Dataset extract:

☆ ☆ ☆ ☆

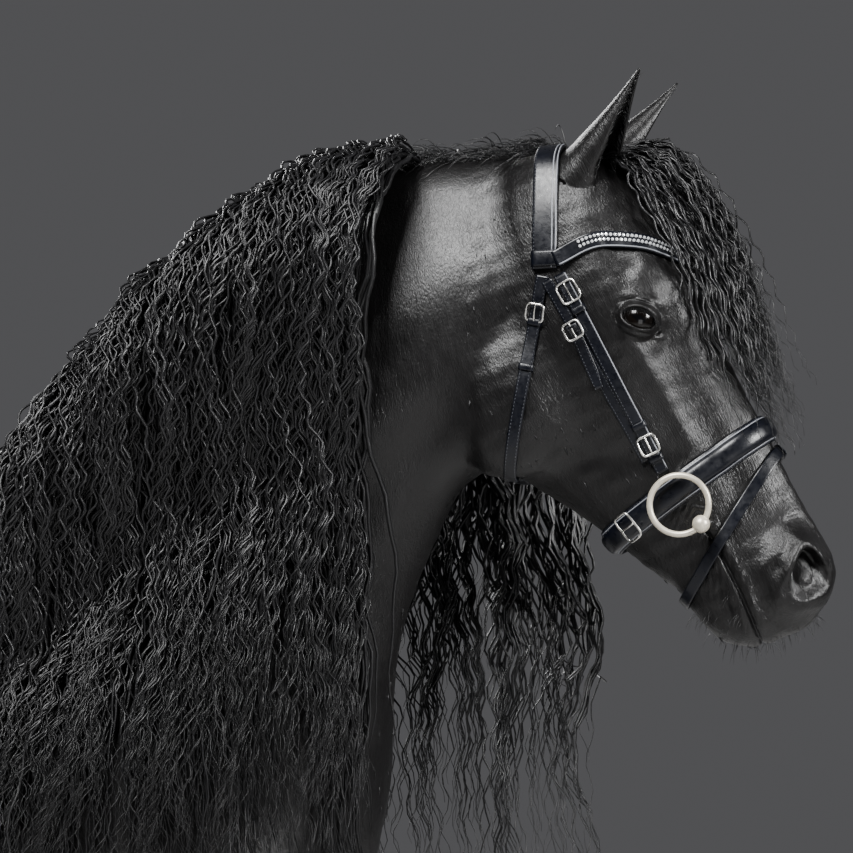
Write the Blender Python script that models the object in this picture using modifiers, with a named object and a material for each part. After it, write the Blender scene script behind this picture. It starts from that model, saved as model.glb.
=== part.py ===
"""A Friesian horse at life size, standing with its head carried high, in a dressage bridle without reins.

The horse faces +X, its left side is +Y and +Z is up. It is laid out with the withers over x = 0, in metres, and
moved at the end so that the middle of its bounding box stands over the origin.
"""

import math
import random

import bmesh
import bpy
import numpy as np
from mathutils import Matrix, Vector
from mathutils.bvhtree import BVHTree

# The box's middle, from the withers.
MIDDLE_X = -0.057
MIDDLE_Y = 0.0

# The clearance that two nodes keep where they meet, and the thickness of a cut between them.
GAP = 0.0003
MERGE = 0.000002
NUDGE = Vector((0.00007, 0.00004, 0.00005))
TRIES = 6

# How fine the flesh is before it is thinned, and how much it is smoothed.
BODY_VOXEL, BODY_ROUNDS, BODY_TRIANGLES = 0.010, 8, 3500
HEAD_VOXEL, HEAD_ROUNDS, HEAD_TRIANGLES = 0.005, 6, 2000
RING = 28
BROAD_SHARE = 4
BROAD_FROM = 0.86
BROAD_OVER = 0.16

SIDES = {"left": 1.0, "right": -1.0}

# Trunk: x, top, bottom, widest at, half width, squareness, pinch at the top, pinch at the bottom.
TRUNK = (
    (0.555, 1.300, 1.140, 1.215, 0.080, 2.0, 0.00, 0.00),
    (0.520, 1.400, 1.010, 1.190, 0.165, 2.1, 0.10, 0.05),
    (0.430, 1.500, 0.930, 1.170, 0.215, 2.2, 0.25, 0.10),
    (0.300, 1.560, 0.890, 1.150, 0.240, 2.2, 0.40, 0.15),
    (0.140, 1.602, 0.865, 1.130, 0.255, 2.2, 0.50, 0.18),
    (0.000, 1.620, 0.850, 1.110, 0.272, 2.2, 0.50, 0.15),
    (-0.150, 1.592, 0.836, 1.100, 0.298, 2.2, 0.40, 0.10),
    (-0.300, 1.545, 0.822, 1.100, 0.318, 2.3, 0.25, 0.05),
    (-0.480, 1.512, 0.822, 1.120, 0.325, 2.3, 0.15, 0.05),
    (-0.640, 1.514, 0.858, 1.160, 0.312, 2.3, 0.15, 0.08),
    (-0.780, 1.540, 0.930, 1.220, 0.292, 2.3, 0.18, 0.10),
    (-0.900, 1.548, 1.010, 1.260, 0.272, 2.3, 0.20, 0.10),
    (-1.000, 1.510, 1.070, 1.270, 0.235, 2.2, 0.20, 0.10),
    (-1.075, 1.445, 1.120, 1.270, 0.170, 2.1, 0.10, 0.05),
    (-1.110, 1.370, 1.200, 1.280, 0.080, 2.0, 0.00, 0.00),
)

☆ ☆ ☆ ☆

Short task: Beginning at the top of the data, extract each line through the line containing "bridle without reins." and return those lines exactly, with nothing added.

In response:
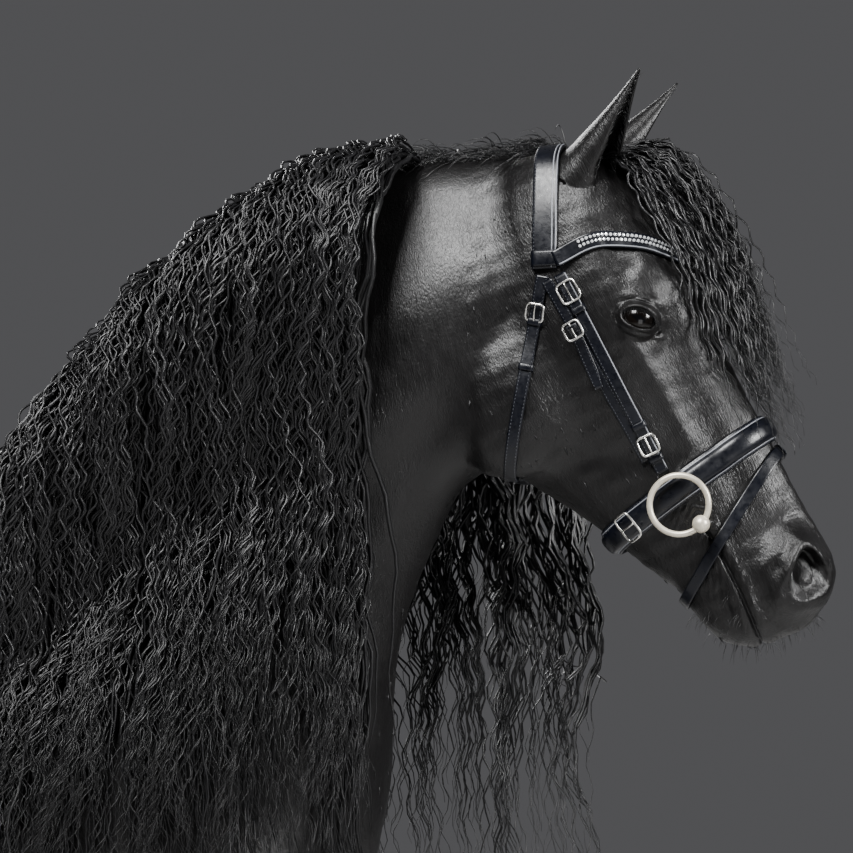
Write the Blender Python script that models the object in this picture using modifiers, with a named object and a material for each part. After it, write the Blender scene script behind this picture. It starts from that model, saved as model.glb.
=== part.py ===
"""A Friesian horse at life size, standing with its head carried high, in a dressage bridle without reins.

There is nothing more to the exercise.